Our hotel is the Hotel Argentina - a real old place out of a movie. The street - Via F. Filzi, is bordered with trees and tiny cars. It's filled with crazy drivers with loud horns. The hotels and apartments on this street all have long balconies on the street, where Italian women lean over an dwatch the men sit at the cafes below. Our room (Happy, Cathy and mine) is small with a big wardrobe, sink, chairs, table, two beds, and a cot. It’s really nice but it really looks foreign. The wallpaper has grape vines on it. We had a great dinner on a back terrace in the hotel. It's a big patio with a roof of grape arbor, with wine bottles hanging all over. Our group got a big table and sat together.
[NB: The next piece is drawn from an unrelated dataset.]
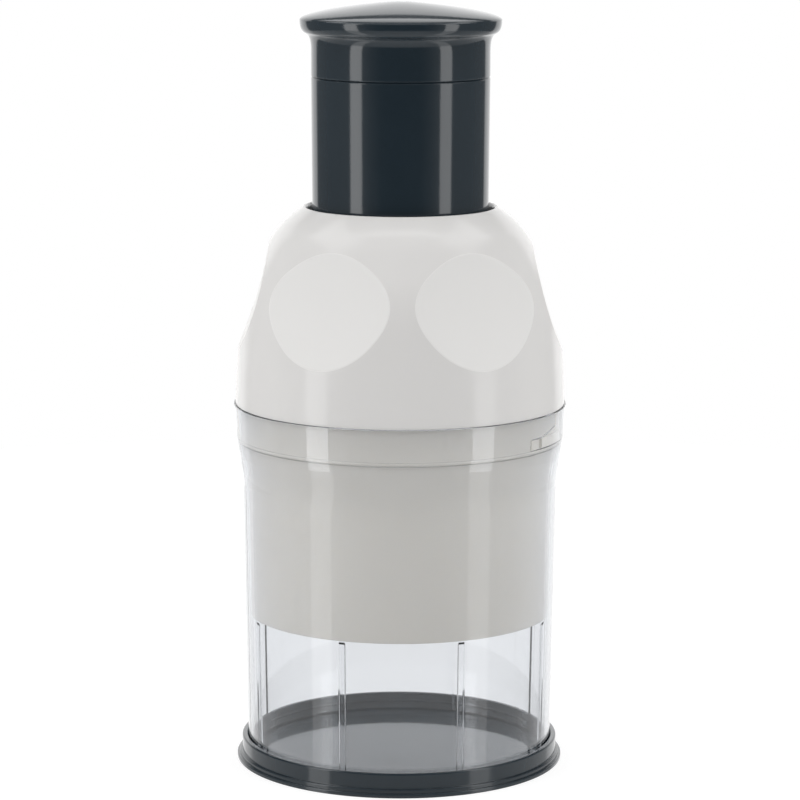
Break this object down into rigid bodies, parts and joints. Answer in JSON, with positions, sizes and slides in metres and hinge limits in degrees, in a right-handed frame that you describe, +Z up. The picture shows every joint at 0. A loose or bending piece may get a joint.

We had 1) a big plate of pasta - noodles, sauce and spice, 2) big plate of roast beef slices and vegetables in oil - really was good, 3) a plate of fruit - plum, peach, apricot each and 4) a bottle of vino rose out of a coke machine for each of us. It only costs 20 cents a bottle - and Coke is about 60 cents. That was dinner, and we practiced European manners, like never put your hands in your lap while eating, and use your left hand, and don’t gulp the wine.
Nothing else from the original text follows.